In Australia, mediation is used across a wide range of commercial, employment, construction, family, and community disputes. It is estimated that the majority of civil disputes that proceed to a mediated process are resolved without the need for further court proceedings — reflecting both the effectiveness of the mediation process and the preference of Australian courts for parties to resolve disputes by agreement wherever possible.

When Do You Need a Mediation Agreement (Australia)?

A Mediation Agreement is appropriate whenever two parties have a dispute that they are willing to attempt to resolve through a facilitated negotiation process, either before commencing legal proceedings (pre-litigation mediation) or after proceedings have already begun (court-referred or agreed mediation).

Pre-litigation mediation is particularly appropriate where: the parties have an ongoing commercial, employment, or personal relationship that they wish to preserve; the dispute is one that is susceptible to a creative, mutually acceptable solution that a court could not impose (such as an ongoing supply arrangement, a business restructure, or an apology); the costs of litigation would be disproportionate to the amount in dispute; or one or both parties are risk-averse and prefer a certain negotiated outcome to the uncertainty of litigation.

In the construction industry, most standard-form construction contracts in Australia (including AS 4000-1997 and AS 2124-1992 and their derivatives) require the parties to attempt dispute resolution through negotiation and mediation before proceeding to arbitration or litigation. The Security of Payment legislation in each state and territory also encourages rapid resolution of payment disputes through adjudication rather than litigation.

In family law, attendance at Family Dispute Resolution (a government-provided mediation service) is compulsory before filing parenting applications in the Federal Circuit and Family Court of Australia, except where family violence or child abuse is involved.

In employment disputes, the Fair Work Commission offers free conciliation services (a form of facilitated mediation) for unfair dismissal applications and general protections claims — the vast majority of these applications are resolved at conciliation without the need for a formal hearing.

A well-drafted mediation agreement ensures that all parties are committed to the process, understand the confidentiality protections, and have agreed on the mediator selection mechanism before the mediation begins — reducing the risk of procedural disputes derailing the process.

What to Include in Your Mediation Agreement (Australia)

A well-drafted Australian Mediation Agreement should include the following key elements to be effective.
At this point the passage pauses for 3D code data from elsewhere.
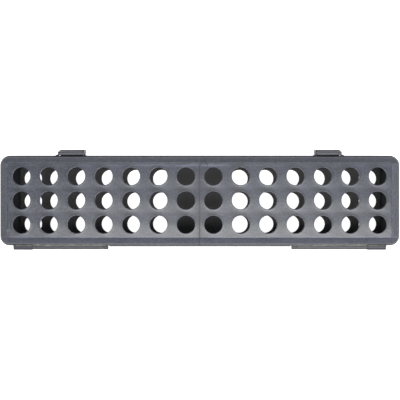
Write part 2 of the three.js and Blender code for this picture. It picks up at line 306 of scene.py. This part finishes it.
class Nodes:
    """A material's node tree with short calls to add and join nodes."""

    def __init__(self, name):
        self.material = bpy.data.materials.new(name)
        self.material.use_nodes = True
        self.tree = self.material.node_tree
        self.shader = self.tree.nodes["Principled BSDF"]

    def add(self, kind, links=(), **values):
        node = self.tree.nodes.new(kind)
        for key, value in values.items():
            setattr(node, key, value)
        for socket, source in dict(links).items():
            if isinstance(source, bpy.types.NodeSocket):
                self.tree.links.new(source, node.inputs[socket])
            else:
                node.inputs[socket].default_value = source
        return node

    def math(self, operation, a, b=0.0, c=0.0):
        return self.add("ShaderNodeMath", {0: a, 1: b, 2: c}, operation=operation).outputs[0]

    def noise(self, vector, scale, detail=3.0, rough=0.55):
        links = {"Vector": vector, "Scale": scale, "Detail": detail, "Roughness": rough}
        return self.add("ShaderNodeTexNoise", links).outputs["Fac"]

    def place(self):
        return self.add("ShaderNodeTexCoord").outputs["Object"]

    def stretched(self, vector, scale):
        return self.add("ShaderNodeMapping", {"Vector": vector, "Scale": scale}).outputs[0]

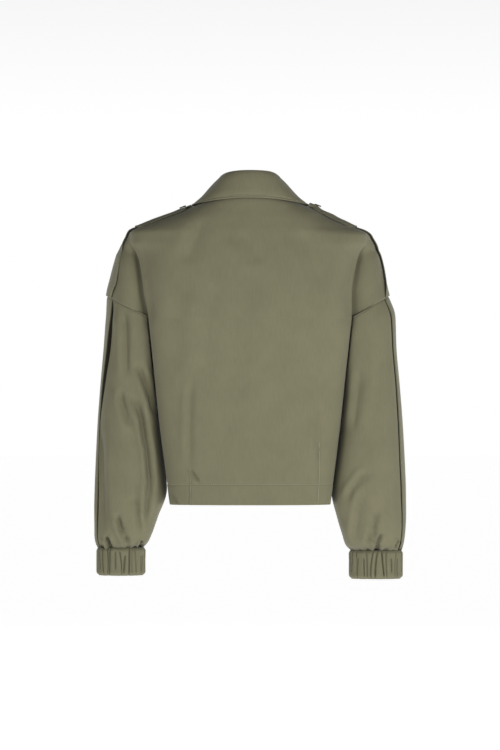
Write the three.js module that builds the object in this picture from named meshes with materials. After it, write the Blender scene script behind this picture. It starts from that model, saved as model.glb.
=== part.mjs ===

The identification of the dispute should be sufficiently specific to anchor the mediation to the parties' actual disagreement, while being broad enough to permit the mediator to explore related issues that may be relevant to a durable settlement. A settlement that addresses only the narrowly defined dispute while leaving related issues unresolved is unlikely to achieve the finality the parties seek.

The mediator appointment mechanism is crucial. Parties should agree in advance on either a named mediator or an appointment procedure — such as appointment by the Resolution Institute or IAMA — to avoid disputes about who the mediator should be. The mediator should be required to disclose any conflicts of interest before accepting the appointment, and the agreement should specify what happens if a mediator must be replaced.

The without prejudice clause and confidentiality protections should be expressly included, even though they are implied at common law and under state legislation, because an express clause removes any doubt about the scope of the protection and makes it easier to enforce. The clause should be clear that the mediator cannot be called as a witness in any subsequent proceedings relating to the dispute.

The requirement for good faith participation is an important provision — it requires each party to attend with appropriate authority to settle and to genuinely engage with the process, not merely to go through the motions of mediation. While courts are generally reluctant to inquire into the conduct of mediation negotiations, evidence of bad faith (such as attending mediation without any settlement authority) can influence costs orders in subsequent litigation.

The cost-sharing arrangement should specify how the mediator's fees and any venue costs are to be shared. Equal sharing (50/50) is most common in commercial mediations. The agreement should be clear that each party bears its own legal costs unless the settlement agreement provides otherwise.

The settlement recording mechanism should specify that any settlement is binding only when it is reduced to a written agreement signed by all parties. The agreement should also address whether the settlement should be recorded as a deed (for the additional enforceability benefits) or as a simple contract.